Antonio Salieri was vilified by Pushkin’s play
Mozart and Salieri, written in 1826 when the poor composer was hardly cold in his grave. This was later turned into an opera by Rimsky-Korsakov, and then into a modern play,
Amadeus, by Peter Schaffer. Far from being responsible for Mozart’s death it is likely that Salieri’s continuing success on the Viennese scene insulated him from any need to concern himself overmuch with his greater contemporary. In any case, had he had the perception and imagination to be tortured by feelings of inferiority he might have been a greater composer. He arrived in the city at the age of seventeen and modelled himself on his revered master Gluck.
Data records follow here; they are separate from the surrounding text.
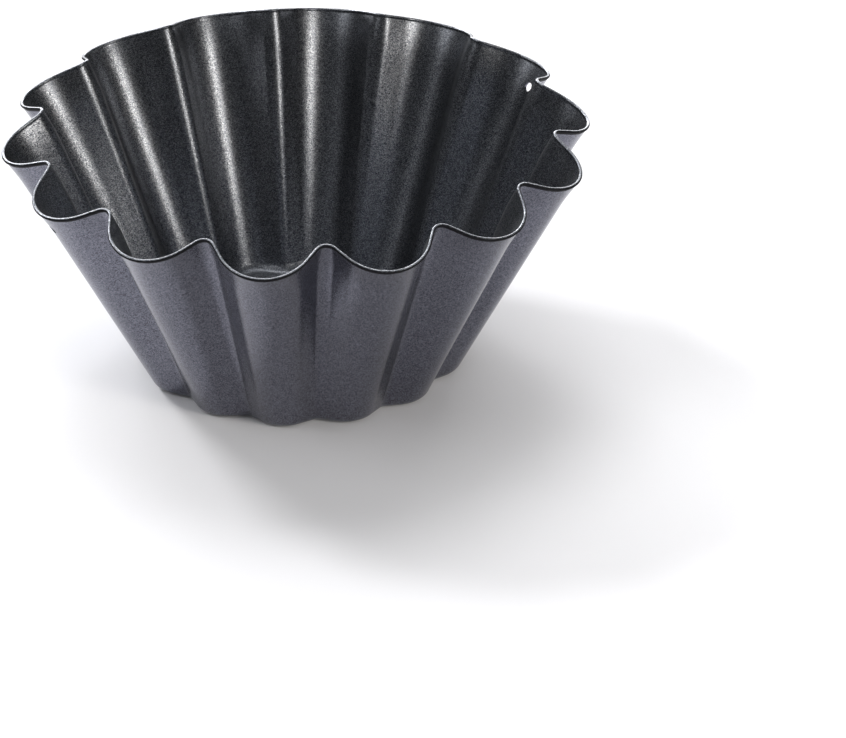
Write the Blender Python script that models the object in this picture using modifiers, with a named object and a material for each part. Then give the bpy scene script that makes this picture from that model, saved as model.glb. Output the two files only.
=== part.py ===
"""Fluted cake pan: one pressed sheet of steel with a wavy rim and two punched holes.

Metres, +Z up. The origin is on the surface that the pan stands on, under the middle of its base.
The wall has crests, its broad outward bulges, and grooves, the narrow folds between them.
Its lines run straight up from points of the base's outline, and flare a little just below the
rim. One crest lies on +X, and the holes are in it and in the crest across from it.
"""

import math

import bmesh
import bpy
from mathutils import Matrix, Vector

# Flutes
FLUTES = 14

# Rim, measured on the middle of the sheet at its cut edge
RIM_CREST_RADIUS = 0.1099
RIM_FLUTE_DEPTH = 0.0134
RIM_GROOVE_ROUND = 0.0045
RIM_FLANK = 0.0056
RIM_CREST_HEIGHT = 0.0897
RIM_GROOVE_RISE = 0.0064

# Flare: how far the rim stands out from the line of the straight wall, and how long it is
RIM_FLARE = 0.0014
FLARE_LENGTH = 0.0150

# Base, measured on the middle of the sheet where wall and base would meet unrounded
BASE_CREST_RADIUS = 0.0621
BASE_FLUTE_DEPTH = 0.0044
BASE_GROOVE_ROUND = 0.0044
BASE_FLANK = 0.0056
CORNER_ROUND = 0.0050

# Sheet, with its coats, and how far the rounded rim stands out from each of its faces
SHEET = 0.0007
RIM_SWELL = 0.0003

# Holes
HOLE_DIAMETER = 0.0035
HOLE_DROP = 0.0093

# Facets
CREST_STEPS = 5
FLANK_STEPS = 1
GROOVE_STEPS = 2
FLARE_STEPS = 3
WALL_STEPS = 2
CORNER_STEPS = 4
HOLE_SIDES = 24
FLAT_RING_SHARE = 0.8

# Angles round the bead's section, from its top, at which the wall has a row of points
BEAD_ANGLES = [math.radians(a) for a in (20.0, 54.0, 100.0)]

HALF_PITCH = math.pi / FLUTES
RIM_BEAD = SHEET + 2 * RIM_SWELL


def clear_scene():
    for obj in list(bpy.data.objects):
        bpy.data.objects.remove(obj, do_unlink=True)


def new_collection(name):
    found = bpy.data.collections.new(name)
    bpy.context.scene.collection.children.link(found)
    return found


def arc(start, radius, from_angle, to_angle, steps):
    """Points after start on an arc whose heading dips from one angle to another.

    The heading is measured down from +X. A positive radius bends down and a negative one up.
    """
    points = []
    for i in range(1, steps + 1):
        angle = from_angle + (to_angle - from_angle) * i / steps
        across = radius * (math.sin(angle) - math.sin(from_angle))
        down = radius * (math.cos(from_angle) - math.cos(angle))
        points.append(start + Vector((across, -down)))
    return points


def half_flute(crest_radius, depth, groove_round, flank):
    """Points from a crest, on +Y, to the next groove: crest arc, straight flank, groove arc.

    The crest arc's radius and the flank's slope follow from the rest, so that the three pieces
    meet smoothly: the flank is the line that touches both arcs on opposite sides.
    """
    groove_axis = Vector((math.sin(HALF_PITCH), math.cos(HALF_PITCH)))
    centre = groove_axis * (crest_radius - depth + groove_round)
    drop = crest_radius - centre.y
    reach = centre.x**2 + drop**2 - groove_round**2 - flank**2
    crest_round = reach / (2 * (drop + groove_round))
    between = math.atan2(centre.x, crest_round - drop)
    slope = between - math.atan2(flank, crest_round + groove_round)
    crest = Vector((0.0, crest_radius))
    points = [crest] + arc(crest, crest_round, 0.0, slope, CREST_STEPS)
    flank_start = points[-1]
    flank_end = centre - groove_round * Vector((math.sin(slope), math.cos(slope)))
    for i in range(1, FLANK_STEPS + 1):
        points.append(flank_start.lerp(flank_end, i / FLANK_STEPS))
    points += arc(flank_end, -groove_round, slope, HALF_PITCH, GROOVE_STEPS)
    return points


def outline(crest_radius, depth, groove_round, flank):
    """The closed outline as XY points, anticlockwise, from the crest on +X."""
    half = half_flute(crest_radius, depth, groove_round, flank)
    other_half = [Vector((-p.x, p.y)) for p in half[-2:0:-1]]
    points = []
    for flute in range(FLUTES):
        turn = Matrix.Rotation(2 * HALF_PITCH * flute - math.pi / 2, 2)
        next_turn = Matrix.Rotation(2 * HALF_PITCH * (flute + 1) - math.pi / 2, 2)
        points += [turn @ Vector((-p.x, p.y)) for p in half]
        points += [next_turn @ Vector((-p.x, p.y)) for p in other_half]
    return points


def rim_line():
    """The cut edge. It rises from the crests to the grooves, as a blank of even width does."""
    flat = outline(RIM_CREST_RADIUS, RIM_FLUTE_DEPTH, RIM_GROOVE_ROUND, RIM_FLANK)
    points = []
    for p in flat:
        inward = (RIM_CREST_RADIUS - p.length) / RIM_FLUTE_DEPTH
        points.append(Vector((p.x, p.y, RIM_CREST_HEIGHT + RIM_GROOVE_RISE * inward)))
    return points


def flare_line():
    """How far each point of the cut edge stands out from where the straight wall would end.

    The straight wall aims at the rim's outline drawn in by the flare, on the same arcs' centres.
    """
    edge = outline(RIM_CREST_RADIUS, RIM_FLUTE_DEPTH, RIM_GROOVE_ROUND, RIM_FLANK)
    crest_radius = RIM_CREST_RADIUS - RIM_FLARE
    groove_round = RIM_GROOVE_ROUND + RIM_FLARE
    aim = outline(crest_radius, RIM_FLUTE_DEPTH, groove_round, RIM_FLANK)
    return [Vector((p.x - q.x, p.y - q.y, 0.0)) for p, q in zip(edge, aim)]


def corner_line():
    """Where the wall would meet the base if the corner weren't rounded."""
    flat = outline(BASE_CREST_RADIUS, BASE_FLUTE_DEPTH, BASE_GROOVE_ROUND, BASE_FLANK)
    return [Vector((p.x, p.y, SHEET / 2)) for p in flat]


def corner_arc(corner, up_wall):
    """Points from the wall round into the flat base, on an arc that touches both."""
    inward = Vector((-corner.x, -corner.y, 0.0)).normalized()
    angle = up_wall.angle(inward)
    reach = CORNER_ROUND / math.tan(angle / 2)
    middle = (up_wall + inward).normalized() * (CORNER_ROUND / math.sin(angle / 2))
    first = up_wall * reach - middle
    last = inward * reach - middle
    turn = first.angle(last)
    points = []
    for i in range(CORNER_STEPS + 1):
        t = i / CORNER_STEPS
        share = math.sin((1 - t) * turn) * first + math.sin(t * turn) * last
        points.append(corner + middle + share / math.sin(turn))
    return points


def on_wall(rim, flare, corner, down):
    """(point, direction up the wall) at a distance below the cut edge, along the straight wall.

    The flare is a parabola: it leaves the straight wall smoothly and is steepest at the rim.
    """
    up_wall = (rim - flare - corner).normalized()
    left = max(1.0 - down / FLARE_LENGTH, 0.0)
    point = rim - flare - up_wall * down + flare * left**2
    return point, (up_wall + flare * (2 * left / FLARE_LENGTH)).normalized()


def bead_rows():
    """(distance below the cut edge, wall thickness) of each row of the rounded rim."""
    radius = RIM_BEAD / 2
    neck = math.pi - math.asin(SHEET / RIM_BEAD)
    rows = []
    for angle in BEAD_ANGLES:
        down = radius * (math.cos(BEAD_ANGLES[0]) - math.cos(angle))
        rows.append((down, RIM_BEAD * math.sin(angle)))
    rows.append((radius * (math.cos(BEAD_ANGLES[0]) - math.cos(neck)), SHEET))
    return rows


def meridian(rim, flare, corner):
    """One line of the sheet from the rim to the flat base, as (point, thickness) pairs."""
    bead = bead_rows()
    neck = bead[-1][0]
    rows = [(on_wall(rim, flare, corner, down)[0], thickness) for down, thickness in bead]
    for i in range(1, FLARE_STEPS + 1):
        down = neck + (FLARE_LENGTH - neck) * i / FLARE_STEPS
        rows.append((on_wall(rim, flare, corner, down)[0], SHEET))
    bend = corner_arc(corner, (rim - flare - corner).normalized())
    below_flare = rows[-1][0]
    for i in range(1, WALL_STEPS):
        rows.append((below_flare.lerp(bend[0], i / WALL_STEPS), SHEET))
    rows += [(point, SHEET) for point in bend]
    flat = bend[-1]
    ring_radius = (BASE_CREST_RADIUS - BASE_FLUTE_DEPTH) * FLAT_RING_SHARE
    ring = flat.xy.normalized() * ring_radius
    rows.append((Vector((ring.x, ring.y, flat.z)), SHEET))
    return rows


def sheet_mesh(name):
    """The middle of the sheet, open at the rim, with each point's thickness as its weight."""
    lines = [meridian(*line) for line in zip(rim_line(), flare_line(), corner_line())]
    bm = bmesh.new()
    weights = bm.verts.layers.deform.verify()
    grid = []
    for line in lines:
        column = []
        for point, thickness in line:
            vert = bm.verts.new(point)
            vert[weights][0] = thickness / RIM_BEAD
            column.append(vert)
        grid.append(column)
    for i, column in enumerate(grid):
        beside = grid[(i + 1) % len(grid)]
        for j in range(len(column) - 1):
            bm.faces.new((column[j], column[j + 1], beside[j + 1], beside[j]))
    bm.faces.new([column[-1] for column in reversed(grid)])
    bmesh.ops.recalc_face_normals(bm, faces=bm.faces)
    mesh = bpy.data.meshes.new(name)
    bm.to_mesh(mesh)
    bm.free()
    return mesh


def coated_steel():
    """Dark satin non-stick coat on steel."""
    material = bpy.data.materials.new("Dark non-stick coat")
    material.use_nodes = True
    shader = material.node_tree.nodes["Principled BSDF"]
    shader.inputs["Base Color"].default_value = (0.055, 0.054, 0.060, 1.0)
    shader.inputs["Metallic"].default_value = 0.35
    shader.inputs["Roughness"].default_value = 0.38
    return material


def hole_cutter(collection, name, crest):
    """A cylinder square to the wall, through the crest of that number."""
    corner = Vector((BASE_CREST_RADIUS, 0.0, SHEET / 2))
    rim = Vector((RIM_CREST_RADIUS, 0.0, RIM_CREST_HEIGHT))
    flare = Vector((RIM_FLARE, 0.0, 0.0))
    centre, up_wall = on_wall(rim, flare, corner, HOLE_DROP)
    outward = Vector((up_wall.z, 0.0, -up_wall.x))
    place = Matrix.Translation(centre)
    tilt = outward.to_track_quat("Z", "Y").to_matrix().to_4x4()
    turn = Matrix.Rotation(2 * HALF_PITCH * crest, 4, "Z")
    half_side = Matrix.Rotation(math.pi / HOLE_SIDES, 4, "Z")
    bm = bmesh.new()
    bmesh.ops.create_cone(
        bm,
        cap_ends=True,
        segments=HOLE_SIDES,
        radius1=HOLE_DIAMETER / 2,
        radius2=HOLE_DIAMETER / 2,
        depth=12 * SHEET,
    )
    mesh = bpy.data.meshes.new(name)
    bm.to_mesh(mesh)
    bm.free()
    cutter = bpy.data.objects.new(name, mesh)
    cutter.matrix_world = turn @ place @ tilt @ half_side
    cutter.hide_render = True
    cutter.display_type = "WIRE"
    collection.objects.link(cutter)
    return cutter


def fluted_shell(collection, cutters):
    """The pressed sheet, given its thickness, with the two holes punched through it."""
    shell = bpy.data.objects.new("fluted_shell", sheet_mesh("fluted_shell"))
    collection.objects.link(shell)
    shell.vertex_groups.new(name="thickness")
    shell.data.materials.append(coated_steel())
    solidify = shell.modifiers.new("Sheet thickness", "SOLIDIFY")
    solidify.thickness = RIM_BEAD
    solidify.offset = 0.0
    solidify.use_even_offset = True
    solidify.use_quality_normals = True
    solidify.vertex_group = "thickness"
    solidify.thickness_vertex_group = 0.0
    for cutter in cutters:
        punch = shell.modifiers.new(cutter.name, "BOOLEAN")
        punch.operation = "DIFFERENCE"
        punch.solver = "EXACT"
        punch.object = cutter
    shell.data.shade_smooth()
    shell.data.set_sharp_from_angle(angle=math.radians(40))
    return shell


def build():
    clear_scene()
    parts = new_collection("Fluted cake pan")
    cutters = new_collection("Cutters")
    near = hole_cutter(cutters, "hole_at_plus_x", 0)
    far = hole_cutter(cutters, "hole_at_minus_x", FLUTES // 2)
    fluted_shell(parts, [near, far])


build()
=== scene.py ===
"""A fluted cake pan on a white table: one pressed sheet of steel, coated dark inside and out."""

import math

import bpy
import numpy as np
from mathutils import Matrix


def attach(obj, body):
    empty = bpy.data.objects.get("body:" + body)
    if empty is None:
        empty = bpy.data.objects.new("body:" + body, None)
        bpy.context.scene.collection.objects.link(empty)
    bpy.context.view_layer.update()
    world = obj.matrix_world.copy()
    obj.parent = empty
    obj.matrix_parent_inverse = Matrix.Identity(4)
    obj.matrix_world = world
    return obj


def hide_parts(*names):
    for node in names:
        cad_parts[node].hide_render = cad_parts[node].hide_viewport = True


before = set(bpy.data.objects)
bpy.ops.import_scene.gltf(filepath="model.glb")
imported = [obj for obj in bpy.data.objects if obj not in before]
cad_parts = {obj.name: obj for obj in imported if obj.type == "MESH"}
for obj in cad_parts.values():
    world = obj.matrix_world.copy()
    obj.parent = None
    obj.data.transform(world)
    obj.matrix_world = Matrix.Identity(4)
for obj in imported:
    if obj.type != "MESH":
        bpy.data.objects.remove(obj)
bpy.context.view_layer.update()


# The pressed sheet -----------------------------------------------------------------------------
# One disc of sheet steel, pressed in one go into fourteen flutes between a flat scalloped base
# and a wavy, flared and beaded rim, with a hole punched through each of two facing crests. It is
# sprayed on both sides: a lavender-grey satin coat outside and a darker non-stick coat inside.

FLUTES = 14
HALF_PITCH = math.pi / FLUTES

# Crest radius, flute depth, groove radius and straight flank, on the middle of the sheet
RIM_OUTLINE = (0.1099, 0.0134, 0.0045, 0.0056)
BASE_OUTLINE = (0.0621, 0.0044, 0.0044, 0.0056)
RIM_CREST_HEIGHT = 0.0897
RIM_GROOVE_RISE = 0.0064
RIM_FLARE = 0.0014
FLARE_LENGTH = 0.0150
CORNER_ROUND = 0.0050

SHEET = 0.0007
RIM_BEAD_RADIUS = 0.00065
CREASE_WIDTH = 0.0004
HOLE_RADIUS = 0.00175
HOLE_DROP = 0.0093
DRILL_REACH = 0.005

CREST_STEPS, FLANK_STEPS, GROOVE_STEPS = 14, 4, 9
FLARE_ROWS, WALL_ROWS, CORNER_ROWS, BASE_ROWS, BEAD_ROWS = 10, 22, 12, 12, 15
# Rows of the outside wall and of the bead that take the crease's painted shade
CREASE_WALL_ROWS, CREASE_BEAD_ROWS = 2, 6
HOLE_SIDES = 40
SHARP_EDGE = math.radians(40)

# Flake sizes, and the colours of the darkest and the palest flakes
SATIN_FLAKE = 0.00026
SATIN_DARK, SATIN_PALE = (0.054, 0.055, 0.069), (0.254, 0.258, 0.310)
NON_STICK_FLAKE = 0.00024
NON_STICK_DARK, NON_STICK_PALE = (0.058, 0.063, 0.075), (0.348, 0.359, 0.384)
# Painted shade: the near-black put in the crease under the bead, where the gap lies in shadow
CREASE_PAINTED_SHADE = (0.010, 0.010, 0.012)

# How high above the table the inside starts to turn duller, and is at its dullest
DULL_FROM, DULLEST = 0.0035, 0.0008


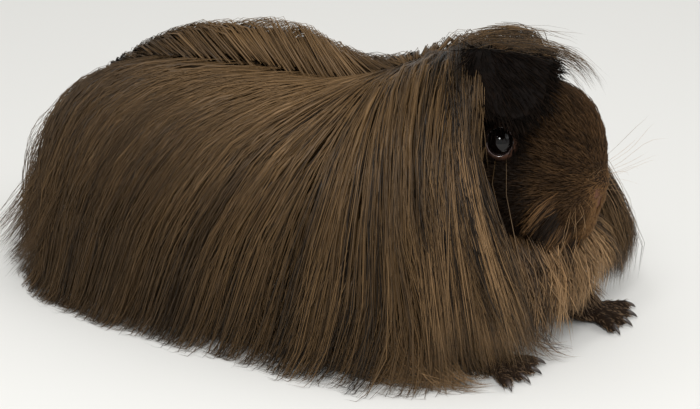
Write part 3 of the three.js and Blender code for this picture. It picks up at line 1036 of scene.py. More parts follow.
# =====================================================================
# sheaves: hair that follows drawn guides, each strand between two of them
# =====================================================================
# Guides run from the root to the tip, as x, y, z. Those that both sides share are the right side's.
MANE = {
    "right": [
        [(-1, -46, 108), (-27, -52, 100), (-45, -58, 84), (-57, -64, 62), (-64, -70, 36), (-66, -74, 4)],
        [(-1, -54, 109), (-27, -62, 101), (-44, -69, 84), (-55, -75, 62), (-61, -81, 37), (-60, -84, 3)],
        [(-1, -63, 112), (-25, -69, 106), (-40, -75, 88), (-50, -84, 64), (-53, -92, 37), (-47, -98, 3)],
        [(-2, -69, 115), (-27, -74, 109), (-37, -76, 91), (-44, -84, 69), (-47, -96, 41), (-40, -104, 3)],
        [(-4, -73, 114), (-29, -77, 104), (-33, -77, 88), (-39, -85, 70), (-43, -99, 43), (-35, -108, 6)],
    ],
    "left": [
        [(1, -46, 107), (27, -52, 99), (45, -58, 83), (57, -64, 61), (64, -70, 36), (66, -74, 4)],
        [(1, -54, 108), (27, -62, 99), (44, -69, 83), (55, -77, 61), (61, -85, 37), (60, -90, 3)],
        [(1, -63, 110), (25, -71, 101), (40, -80, 83), (49, -91, 60), (52, -100, 36), (50, -105, 4)],
        [(2, -70, 111), (27, -76, 98), (38, -86, 77), (42, -102, 55), (42, -111, 33), (40, -113, 9)],
        [(3, -73, 111), (30, -78, 98), (35, -86, 78), (36, -103, 57), (32, -119, 37), (31, -118, 18)],
        [(4, -75, 110), (29, -80, 97), (33, -88, 76), (33, -107, 56), (28, -120, 39), (28, -119, 25)],
    ],
}
BREAST = [
    [(-27, -90, 50), (-33, -97, 38), (-35, -101, 24), (-33, -103, 8)],
    [(-15, -98, 48), (-19, -105, 37), (-21, -108, 24), (-21, -108, 10)],
    [(-4, -103, 47), (-5, -110, 37), (-5, -113, 26), (-5, -112, 13)],
    [(6, -104, 47), (9, -112, 38), (12, -116, 29), (13, -115, 17)],
    [(16, -100, 50), (21, -110, 42), (25, -117, 33), (26, -118, 23)],
    [(26, -92, 52), (33, -101, 40), (36, -108, 26), (36, -110, 10)],
]
FORELOCK = [
    [(-5, -56, 112), (-27, -66, 108), (-39, -73, 94), (-45, -79, 76), (-49, -87, 56)],
    [(-9, -66, 117), (-28, -73, 111), (-36, -77, 97), (-40, -79, 80), (-43, -87, 60)],
    [(-13, -74, 118), (-30, -79, 110), (-33.5, -80, 96), (-36, -80.5, 81), (-39, -87, 64)],
]
CROWN = [
    [(-12, -60, 111), (-12, -72, 112), (-12, -83, 107), (-13, -91, 99)],
    [(-2, -60, 112), (-2, -72, 113), (-2, -84, 107), (-2, -93, 98)],
    [(8, -60, 111), (8, -72, 111), (8, -83, 104), (8, -91, 96)],
    [(15, -60, 108), (16, -71, 107), (17, -80, 101), (18, -87, 93)],
]
HEM = [
    [(-56, 54, 30), (-56, 53, 12), (-54, 43, 2.5), (-58, 26, 1.5)],
    [(-61, 20, 30), (-61, 18, 12), (-58, 8, 2.5), (-62, -10, 1.5)],
    [(-62, -6, 30), (-62, -9, 12), (-59, -18, 2.5), (-60, -36, 1.5)],
    [(-63, -26, 30), (-63, -31, 12), (-61, -41, 2.5), (-61, -58, 1.5)],
    [(-63, -44, 30), (-64, -49, 12), (-64, -62, 2.5), (-62, -79, 1.5)],
    [(-61, -58, 30), (-62, -64, 12), (-61, -76, 2.5), (-54, -88, 1.5)],
    [(-55, -72, 30), (-57, -79, 12), (-55, -88, 2.5), (-46, -98, 1.5)],
]
FAN = [
    [(-42, -92, 36), (-33, -101, 16), (-26, -107, 5), (-20, -113, 1.5)],
    [(-38, -90, 40), (-27, -100, 18), (-17, -106, 5), (-8, -116, 1.5)],
]
TRAIN = [
    [(-40, 78, 60), (-48, 91, 38), (-50, 100, 20), (-50, 112, 6)],
    [(-30, 92, 62), (-39, 105, 40), (-42, 113, 24), (-44, 124, 11)],
    [(-15, 100, 64), (-21, 116, 42), (-23, 124, 25), (-25, 133, 10)],
    [(0, 103, 64), (0, 119, 40), (0, 127, 22), (0, 138, 7)],
    [(15, 100, 64), (20, 115, 40), (22, 122, 21), (23, 133, 4)],
    [(32, 90, 60), (39, 103, 36), (41, 109, 16), (42, 118, 2)],
]
WHISKERS = [
    [(-8, -111, 71), (-17, -117, 79), (-27, -122, 87), (-36, -124, 93)],
    [(-8.5, -112, 66), (-18, -120, 70), (-30, -126, 73), (-42, -129, 71)],
    [(-9.5, -111, 62), (-22, -117, 61), (-35, -121, 57), (-47, -121, 49)],
    [(-9.5, -108, 58), (-22, -111, 53), (-35, -111, 45), (-45, -108, 35)],
]
RUFF = [
    [(-14.0, -104, 68), (-18.6, -98.5, 64), (-22.6, -93, 57)],
    [(-13.8, -105, 64), (-18.8, -99, 58), (-23, -93, 50)],
    [(-12.5, -106, 58), (-17.5, -102, 51), (-21.5, -97, 42)],
    [(-8, -109, 51), (-11, -106, 43), (-13.5, -102, 34)],
    [(-2, -110.5, 47), (-2.5, -109, 40), (-3, -106, 31)],
]
EAR_WISPS = {
    "right": [
        [(-3, -56, 112), (-2, -72, 120), (0, -85, 123), (3, -97, 123.5), (5, -107, 122)],
        [(-10, -62, 115), (-13, -75, 122), (-14, -88, 124.5), (-13, -99, 123.5), (-11, -108, 120)],
        [(-18, -68, 114), (-22, -80, 120), (-24, -90, 121), (-25, -98, 118), (-25, -104, 113)],
    ],
    "left": [
        [(5, -66, 112), (9, -78, 114), (12, -90, 112.5), (14, -101, 108), (15, -109, 101)],
        [(10, -70, 110), (16, -82, 111), (21, -93, 108), (24, -102, 102), (25, -107, 94)],
        [(14, -72, 106), (23, -82, 106), (29, -91, 101), (32, -98, 93), (32, -101, 85)],
    ],
}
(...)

International success followed as a composer of operas (works like
Axur and
Die Danaïden), and he was created Hofkapellmeister in Vienna three years before Mozart’s death in 1791, a post he held for thirty-six years. By the time of Salieri’s own death in 1825 Mozart had become a god among the Viennese, but the Italian was the survivor, and he numbered among his flock countless students who felt varying degrees of gratitude—among them Schubert, Beethoven, Hüttenbrenner, Hummel, Liszt, Meyerbeer, Randhartinger, Sechter, Weigl and Karoline Unger. Schubert took part in the celebration of Salieri’s 50th Jubilee celebrations in Vienna and composed a set of pieces for the great occasion in June 1816 (
Beitrag zur fünfzigjährigen Jubelfeier des Herrn von Salieri, ersten k.k. Hofkapellmeister in Wien, D407). He also dedicated his Op 5 set of Goethe settings to his teacher.